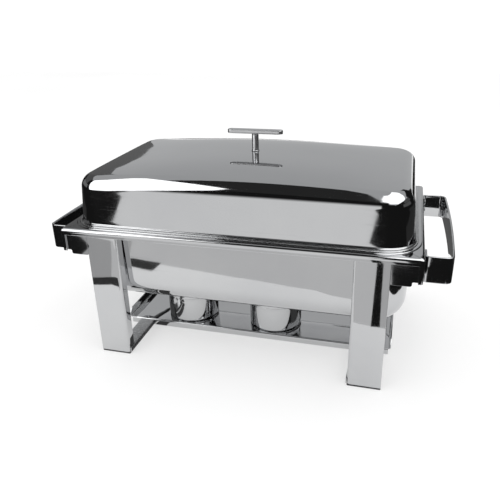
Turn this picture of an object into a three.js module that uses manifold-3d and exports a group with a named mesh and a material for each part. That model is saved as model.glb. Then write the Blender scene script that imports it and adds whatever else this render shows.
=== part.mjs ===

--------------------

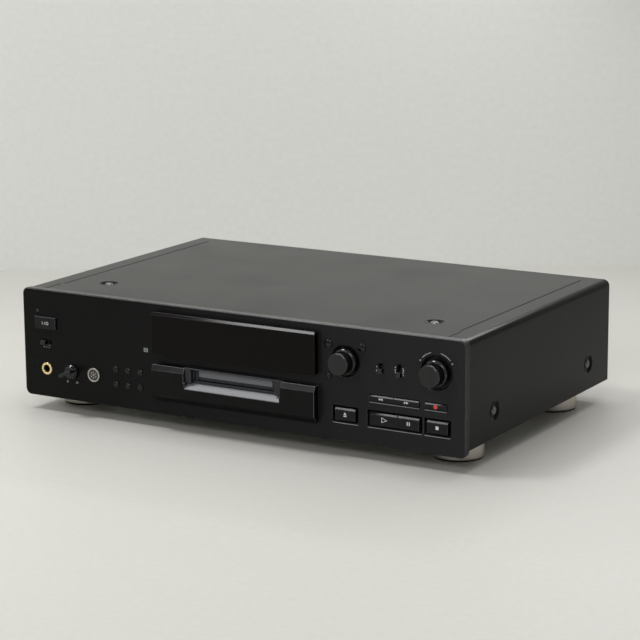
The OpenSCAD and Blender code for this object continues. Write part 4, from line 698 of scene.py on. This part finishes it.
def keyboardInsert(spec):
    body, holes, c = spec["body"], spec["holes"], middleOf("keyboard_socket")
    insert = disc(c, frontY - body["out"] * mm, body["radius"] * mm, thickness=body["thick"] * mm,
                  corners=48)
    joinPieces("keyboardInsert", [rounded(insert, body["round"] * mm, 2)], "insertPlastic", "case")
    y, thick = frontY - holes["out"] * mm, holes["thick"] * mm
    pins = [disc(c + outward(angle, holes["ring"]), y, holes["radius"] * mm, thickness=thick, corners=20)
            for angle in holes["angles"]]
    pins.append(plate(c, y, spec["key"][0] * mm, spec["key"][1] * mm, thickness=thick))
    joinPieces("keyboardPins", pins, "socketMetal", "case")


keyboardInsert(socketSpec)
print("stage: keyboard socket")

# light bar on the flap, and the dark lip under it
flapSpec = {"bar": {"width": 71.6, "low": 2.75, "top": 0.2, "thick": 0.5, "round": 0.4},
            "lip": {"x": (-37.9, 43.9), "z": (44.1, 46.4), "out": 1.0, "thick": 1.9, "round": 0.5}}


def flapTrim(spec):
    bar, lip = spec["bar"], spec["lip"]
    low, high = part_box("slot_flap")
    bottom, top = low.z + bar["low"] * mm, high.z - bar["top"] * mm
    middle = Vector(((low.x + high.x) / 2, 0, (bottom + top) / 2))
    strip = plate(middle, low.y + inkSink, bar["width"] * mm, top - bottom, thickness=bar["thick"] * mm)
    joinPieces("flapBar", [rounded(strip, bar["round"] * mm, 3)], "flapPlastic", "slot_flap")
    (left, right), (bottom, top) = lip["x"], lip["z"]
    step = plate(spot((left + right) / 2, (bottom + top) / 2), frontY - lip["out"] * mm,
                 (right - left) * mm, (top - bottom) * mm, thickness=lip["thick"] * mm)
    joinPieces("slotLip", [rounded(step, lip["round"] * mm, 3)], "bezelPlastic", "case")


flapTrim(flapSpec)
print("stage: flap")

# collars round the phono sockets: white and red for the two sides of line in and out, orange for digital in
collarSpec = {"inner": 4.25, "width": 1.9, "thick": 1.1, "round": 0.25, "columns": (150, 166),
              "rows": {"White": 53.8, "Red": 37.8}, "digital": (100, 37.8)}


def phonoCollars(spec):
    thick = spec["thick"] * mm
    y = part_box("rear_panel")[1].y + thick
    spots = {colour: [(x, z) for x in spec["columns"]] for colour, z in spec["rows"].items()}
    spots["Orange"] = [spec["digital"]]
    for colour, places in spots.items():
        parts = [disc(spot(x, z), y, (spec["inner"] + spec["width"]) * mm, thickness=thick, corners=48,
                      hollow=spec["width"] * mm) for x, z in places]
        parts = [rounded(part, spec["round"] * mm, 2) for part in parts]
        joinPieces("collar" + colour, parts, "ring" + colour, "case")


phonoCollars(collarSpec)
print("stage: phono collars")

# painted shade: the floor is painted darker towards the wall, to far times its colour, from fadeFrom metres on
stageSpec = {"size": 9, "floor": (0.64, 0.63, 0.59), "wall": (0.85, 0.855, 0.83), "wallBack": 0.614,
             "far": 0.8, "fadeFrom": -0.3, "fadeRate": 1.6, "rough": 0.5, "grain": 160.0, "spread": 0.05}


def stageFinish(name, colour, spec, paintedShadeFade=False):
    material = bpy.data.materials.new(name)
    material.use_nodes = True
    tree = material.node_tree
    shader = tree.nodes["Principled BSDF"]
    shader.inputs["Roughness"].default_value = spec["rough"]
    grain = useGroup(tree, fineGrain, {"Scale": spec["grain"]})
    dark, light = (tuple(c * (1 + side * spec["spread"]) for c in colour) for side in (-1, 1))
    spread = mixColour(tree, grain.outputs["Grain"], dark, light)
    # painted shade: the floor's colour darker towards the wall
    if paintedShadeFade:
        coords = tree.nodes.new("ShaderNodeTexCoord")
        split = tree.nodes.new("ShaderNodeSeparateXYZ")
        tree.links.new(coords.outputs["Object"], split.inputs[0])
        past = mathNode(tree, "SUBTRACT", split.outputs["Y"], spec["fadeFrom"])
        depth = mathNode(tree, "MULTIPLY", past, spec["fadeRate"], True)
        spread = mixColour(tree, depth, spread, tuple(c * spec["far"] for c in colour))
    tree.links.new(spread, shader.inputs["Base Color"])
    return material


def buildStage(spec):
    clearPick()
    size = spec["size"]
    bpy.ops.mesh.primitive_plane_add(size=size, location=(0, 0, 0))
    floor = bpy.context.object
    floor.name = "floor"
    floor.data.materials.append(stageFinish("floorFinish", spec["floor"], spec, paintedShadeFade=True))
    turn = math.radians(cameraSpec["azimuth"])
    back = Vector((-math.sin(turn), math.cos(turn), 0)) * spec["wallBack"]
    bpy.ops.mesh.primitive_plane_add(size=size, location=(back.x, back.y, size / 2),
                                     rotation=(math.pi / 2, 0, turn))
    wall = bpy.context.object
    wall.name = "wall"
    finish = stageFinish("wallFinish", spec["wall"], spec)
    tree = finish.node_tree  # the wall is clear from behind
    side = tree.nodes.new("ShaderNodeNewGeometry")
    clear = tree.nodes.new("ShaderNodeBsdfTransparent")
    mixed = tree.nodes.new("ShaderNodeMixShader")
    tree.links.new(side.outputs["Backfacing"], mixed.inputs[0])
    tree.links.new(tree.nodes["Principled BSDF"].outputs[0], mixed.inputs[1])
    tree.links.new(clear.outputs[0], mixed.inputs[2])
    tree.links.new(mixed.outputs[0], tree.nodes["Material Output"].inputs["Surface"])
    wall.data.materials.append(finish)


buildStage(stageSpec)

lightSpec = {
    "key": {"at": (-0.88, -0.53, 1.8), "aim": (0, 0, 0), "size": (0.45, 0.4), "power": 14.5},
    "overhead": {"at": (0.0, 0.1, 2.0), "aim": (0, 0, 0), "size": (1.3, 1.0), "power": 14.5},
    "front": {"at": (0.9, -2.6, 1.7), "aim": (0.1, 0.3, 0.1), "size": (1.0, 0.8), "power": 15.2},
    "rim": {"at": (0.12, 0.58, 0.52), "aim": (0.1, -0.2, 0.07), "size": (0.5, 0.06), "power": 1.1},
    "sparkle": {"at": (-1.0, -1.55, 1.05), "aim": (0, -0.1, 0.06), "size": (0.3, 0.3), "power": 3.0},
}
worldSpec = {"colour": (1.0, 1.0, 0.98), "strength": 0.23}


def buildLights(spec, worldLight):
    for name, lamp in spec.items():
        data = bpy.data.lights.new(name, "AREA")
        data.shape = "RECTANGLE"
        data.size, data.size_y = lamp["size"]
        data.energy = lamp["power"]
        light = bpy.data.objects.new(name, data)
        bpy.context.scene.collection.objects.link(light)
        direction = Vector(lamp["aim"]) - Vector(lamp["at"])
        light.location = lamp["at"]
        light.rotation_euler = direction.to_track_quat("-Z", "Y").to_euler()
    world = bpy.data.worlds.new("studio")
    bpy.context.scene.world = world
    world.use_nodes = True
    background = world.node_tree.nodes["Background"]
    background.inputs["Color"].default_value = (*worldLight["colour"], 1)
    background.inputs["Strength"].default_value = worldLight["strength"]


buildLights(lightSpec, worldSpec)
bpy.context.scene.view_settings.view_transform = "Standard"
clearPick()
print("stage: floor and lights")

--------------------

● **What you are asked to do**
Pull out every line in the data above that has the word "mesh".

● **Finished exercise**
Turn this picture of an object into a three.js module that uses manifold-3d and exports a group with a named mesh and a material for each part. That model is saved as model.glb. Then write the Blender scene script that imports it and adds whatever else this render shows.
    bpy.ops.mesh.primitive_plane_add(size=size, location=(0, 0, 0))
    bpy.ops.mesh.primitive_plane_add(size=size, location=(back.x, back.y, size / 2),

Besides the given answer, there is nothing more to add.